For emerging filmmakers, Nwosu’s path offers both blueprint and challenge. She has moved through institutions—Oberlin, Hertfordshire, Columbia, Sundance—without allowing them to dilute her commitment to place-based storytelling and to the people who populate her work. She built a career through shorts, labs, and research trips, but she also refused to wait for perfect conditions or external permission before making a feature. “Lady” stands as proof that rigor and risk can coexist, that you can be both methodical in preparation and daring in execution.

At the heart of her practice is a deceptively simple directive: “Lean into writing what you know. People want authenticity.” In Nwosu’s case, “what you know” is less about biographical detail than about emotional landscapes—grief, displacement, the gendered negotiations of Nigerian life. By refusing to chase trends and instead digging deeper into her own questions, she has made a film that travels: from Lagos to Park City to Berlin’s Panorama. Audiences recognize, across borders, the force of a story grounded in real stakes.

“Lady” emerges, finally, as a testament to what collective artistry can do when anchored by a singular voice. From local crews in Lagos to collaborators in New York and London, the film gathers a constellation of talents around Nwosu’s central insistence on care. It asks how to tell stories about people in precarious positions without compounding their vulnerability, and it answers, in part, through its own making. The result is a work that feels less like a debut and more like a declaration.

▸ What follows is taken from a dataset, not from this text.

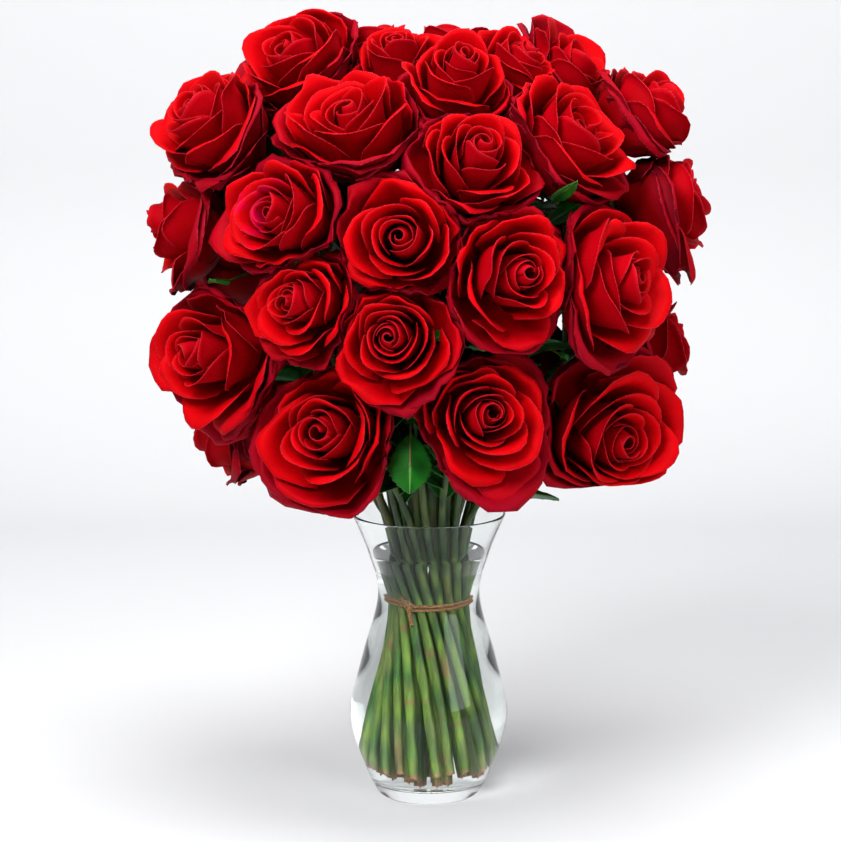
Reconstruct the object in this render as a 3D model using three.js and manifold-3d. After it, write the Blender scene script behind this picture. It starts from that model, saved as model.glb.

In an industry still wary of risk, Nwosu’s determination to render Lagos’s “neon-lit underworld” on her own terms is quietly radical. She insists that marginalized women deserve narrative depth, that sex work can be depicted with nuance rather than prurience, that trauma can be explored without spectacle. “Lady” is the kind of film that suggests a career, not just a moment, inviting viewers to track what happens when a director committed to authenticity keeps returning, again and again, to the places and people that first gave her a sense of mission.